Israel ties no strings to its aid packages, but it obviously counts on harvesting good will. Says International Cooperation Director Shimon Amir in Jerusalem: "We hope that the Africans will see us as we really are and not as Arab propagandists paint us." Apparently the hope is realistic. In the United Nations and the Organization for African Unity, Black African delegates pay only lip service to Arab-sponsored resolutions that call on Israel to return captured territories.

To the irritation of Arab diplomats, even some Moslem Africans are friendly to Israel. Says a foreign ministry official in Senegal, which is 85% Moslem: "Israeli aid is the cheapest and least conditional there could be. Saudi Arabia offered us aid with so many strings that we had to do without it. Generally speaking, the possibilities of the Arab countries are too limited for them to be able to give us any aid."

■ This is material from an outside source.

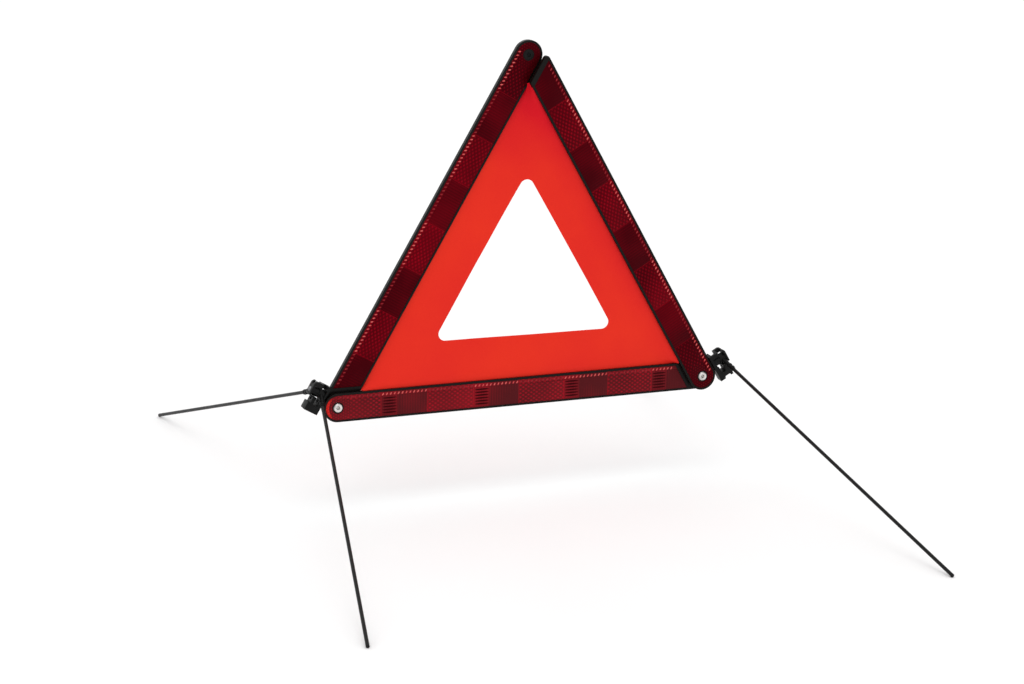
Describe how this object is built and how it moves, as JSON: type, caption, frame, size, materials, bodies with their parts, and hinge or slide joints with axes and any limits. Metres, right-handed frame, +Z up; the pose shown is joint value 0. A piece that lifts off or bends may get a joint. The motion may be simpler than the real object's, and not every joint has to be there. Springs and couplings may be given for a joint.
{
  "type": "warning triangle",
  "caption": "Folding roadside warning triangle: hinged red reflector arms, a fluorescent sheet with a triangular opening, and swing-out wire legs.",
  "frame": {"origin": "on the floor, under the centre of the triangle and midway between the feet", "axes": "+Z up; the triangle stands in the XZ plane and its front faces -Y; +X is to the right as seen from the front"},
  "size_m": [0.6548, 0.8232, 0.5195],
  "materials": {
    "carrier_plastic": "fine moulded black, slightly glossy edges",
    "bracket_plastic": "moulded black nylon",
    "red_reflector": "clear dark red acrylic with moulded prisms",
    "fluorescent_fabric": "coated fluorescent red cloth",
    "zinc_steel": "bright zinc plate",
    "dark_steel": "dark plated steel",
    "black_coated_wire": "satin black coating",
    "nylon": "plain dark nylon"
  },
  "bodies": {
    "frame": {"bottom_arm_carrier": "carrier_plastic", "bottom_arm_lens": "red_reflector", "left_corner_rivet": "zinc_steel", "left_corner_washer": "zinc_steel", "right_corner_rivet": "zinc_steel", "right_corner_washer": "zinc_steel", "left_pivot_spacer": "nylon", "right_pivot_spacer": "nylon", "fluorescent_sheet": "fluorescent_fabric", "sheet_pins": "nylon"},
    "left_arm": {"left_arm_carrier": "carrier_plastic", "left_arm_lens": "red_reflector", "latch_stud": "bracket_plastic", "latch_ring": "dark_steel", "left_leg_bracket": "bracket_plastic", "left_bracket_screws": "dark_steel", "left_leg_pin": "dark_steel", "left_hub_washer": "nylon"},
    "right_arm": {"right_arm_carrier": "carrier_plastic", "right_arm_lens": "red_reflector", "right_leg_bracket": "bracket_plastic", "right_bracket_screws": "dark_steel", "right_leg_pin": "dark_steel", "right_hub_washer": "nylon"},
    "front_right_leg": {"front_right_leg_hub": "bracket_plastic", "front_right_leg_wire": "black_coated_wire"},
    "rear_right_leg": {"rear_right_leg_hub": "bracket_plastic", "rear_right_leg_wire": "black_coated_wire"},
    "front_left_leg": {"front_left_leg_hub": "bracket_plastic", "front_left_leg_wire": "black_coated_wire"},
    "rear_left_leg": {"rear_left_leg_hub": "bracket_plastic", "rear_left_leg_wire": "black_coated_wire"}
  },
  "joints": [
    {"name": "left_fold", "type": "hinge", "parent": "frame", "child": "left_arm", "pos_m": [-0.22142, 0, 0.1195], "axis": [0, 1, 0], "range_deg": [0, 60], "deforming": ["fluorescent_sheet"]},
    {"name": "right_fold", "type": "hinge", "parent": "frame", "child": "right_arm", "pos_m": [0.22142, 0, 0.1195], "axis": [0, -1, 0], "range_deg": [0, 60]},
    {"name": "front_right_leg_swing", "type": "hinge", "parent": "right_arm", "child": "front_right_leg", "pos_m": [0.24603, -0.0063, 0.13948], "axis": [-0.866, 0, -0.5], "range_deg": [0, 111.46]},
    {"name": "rear_right_leg_swing", "type": "hinge", "parent": "right_arm", "child": "rear_right_leg", "pos_m": [0.23927, -0.0063, 0.13558], "axis": [0.866, 0, 0.5], "range_deg": [0, 110.82]},
    {"name": "front_left_leg_swing", "type": "hinge", "parent": "left_arm", "child": "front_left_leg", "pos_m": [-0.23927, 0.0063, 0.13558], "axis": [-0.866, 0, 0.5], "range_deg": [0, 110.82]},
    {"name": "rear_left_leg_swing", "type": "hinge", "parent": "left_arm", "child": "rear_left_leg", "pos_m": [-0.24603, 0.0063, 0.13948], "axis": [0.866, 0, -0.5], "range_deg": [0, 111.46]}
  ]
}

People of the Book. One spin-off from the programs is a broader African market for Israeli products. Exports to Africa have risen in a decade from $11 million to $40 million. There is also added opportunity for private ventures. The Parliament of Madagascar last year voted to allow an Israeli company to explore for oil, the first such opportunity anywhere on the continent for Israel. Israelis are also building a new highway linking Ethiopia and Kenya and have just completed a 15-story office building that is Nairobi's tallest.

In the Ivory Coast, Developer Moshe Mayer is now busy with a $2 billion complex including hotels, marina, animal park, convention hall and housing area for 60,000 that by 1980 will transform a 10,000-acre jungled seaside strip south of Abidjan into "the African Riviera" (TIME, March 15). Mayer says he has invitations from 20 other African nations, including Kenya and Madagascar, to build similar tourist centers or hotels. Architect and City Planner Thomas Leitersdorf has planned new housing and roads for the Riviera project in such a fashion as to provide a gentle transition to urban life for the 7,000 Ebrie tribesmen who now live in overcrowded farming villages nearby.

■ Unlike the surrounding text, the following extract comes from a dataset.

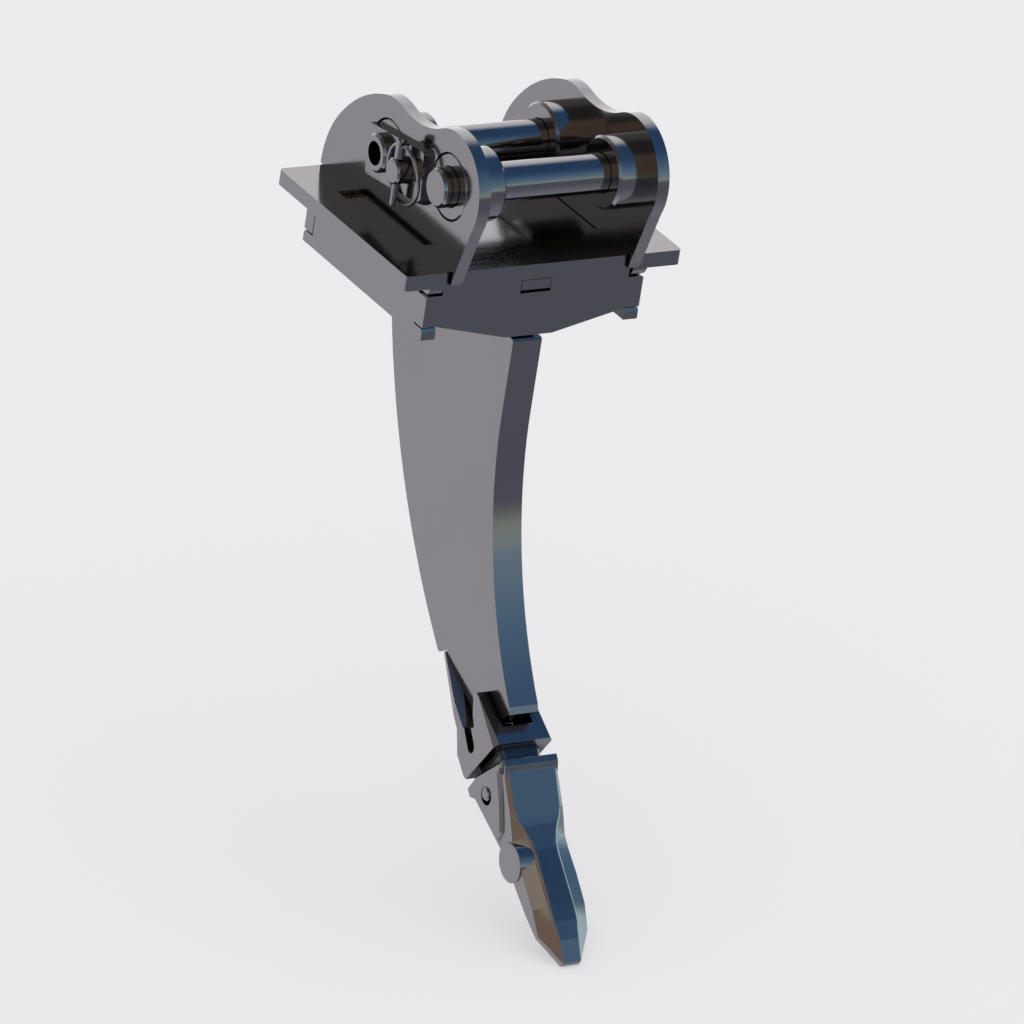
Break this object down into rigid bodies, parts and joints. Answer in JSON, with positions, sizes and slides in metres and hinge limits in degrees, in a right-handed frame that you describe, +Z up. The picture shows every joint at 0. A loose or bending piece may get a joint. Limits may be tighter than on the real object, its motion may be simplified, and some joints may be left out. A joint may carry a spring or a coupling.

Israel's image in Africa is varied, to say the least. To Bible-reading Christian converts, the Israelis are the people of the Book. "So nice to meet you," said a Congolese warmly to one Israeli official visiting Kinshasa. "And how is King David?" In Ethiopia, Uganda and the Congo, where Israel's defense forces conduct military training and operations, Israelis are also the people of the gun. In Ethiopia, they have trained the country's entire security force, including commando units operating against Eritrean rebels hostile to Emperor Haile Selassie. Israeli agents in southwestern Ethiopia direct airdrops to southern Sudan's black rebels in their fight against the Arab-run Khartoum government.

The military aid has also made friends for Israel. President Joseph Mobutu of the Congo received his paratroop training and wings in Israel; Uganda's General Idi ("Big Daddy") Amin recently overthrew President Milton Obote with Israeli-advised armed forces. Occasionally, however, such programs give rise to ironic situations. When Arab leaders visit Addis Ababa to attend meetings of the Organization for African Unity, for instance, they are closely guarded by Ethiopian security men who received their training in Israel.